The original version of MNCL was CV with 25 consonants. I found that
I had to speak as if every syllable were long, because otherwise, my
mind refused to distinguish unstressed vowels. So I changed it (a few
times) trying out various clusters and diphthongs, making remaining
VC sequences either VC: or V:C, and eliminated the most troublesome
consonants.
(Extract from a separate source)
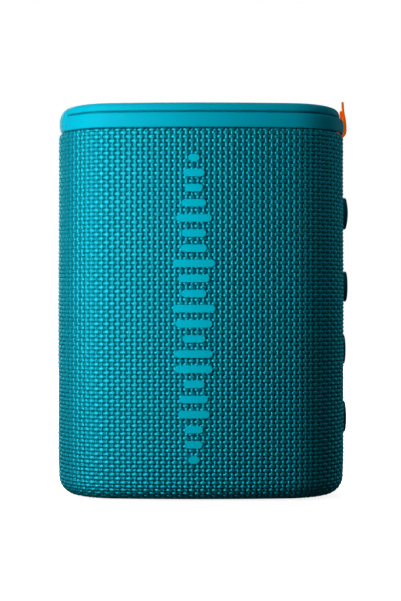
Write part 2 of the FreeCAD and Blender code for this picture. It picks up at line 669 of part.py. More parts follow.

All this caused changes to the morphology and vocabulary.
I also made some common morphemes either short (with harmonizing
vowels) or fusional (adding final consonants) in order to reduce word

> 41. Has your more or less fluent use of the language changed its
>     phonology, grammar or semantics in ways you did not consciously
>     intend?  Have you, for instance, changed the description of the
>     language's grammar based on the way you've noticed that you
>     actually use it, or changed a word's lexicon entry when you
>     realized you were using it in a different sense than the way you
>     originally defined it?

> 42. Has your developing fluency in your conlang slowed down its rate
>     of change?

>     Have you refrained from making changes in the language
>     that you would otherwise make because they would require
>     re-learning words or structures you already use fluently?
No, but this does affect my choice of alternative solutions.

> 43. Has your handwriting in your conlang changed as you became more
>     fluent in it?  In what way?

> 44. Has your fluency in your conlang influenced the way you speak your
>     native language, or other languages you are fluent in?
maybe in subtle ways

> 45. Is there anything else you would like to add?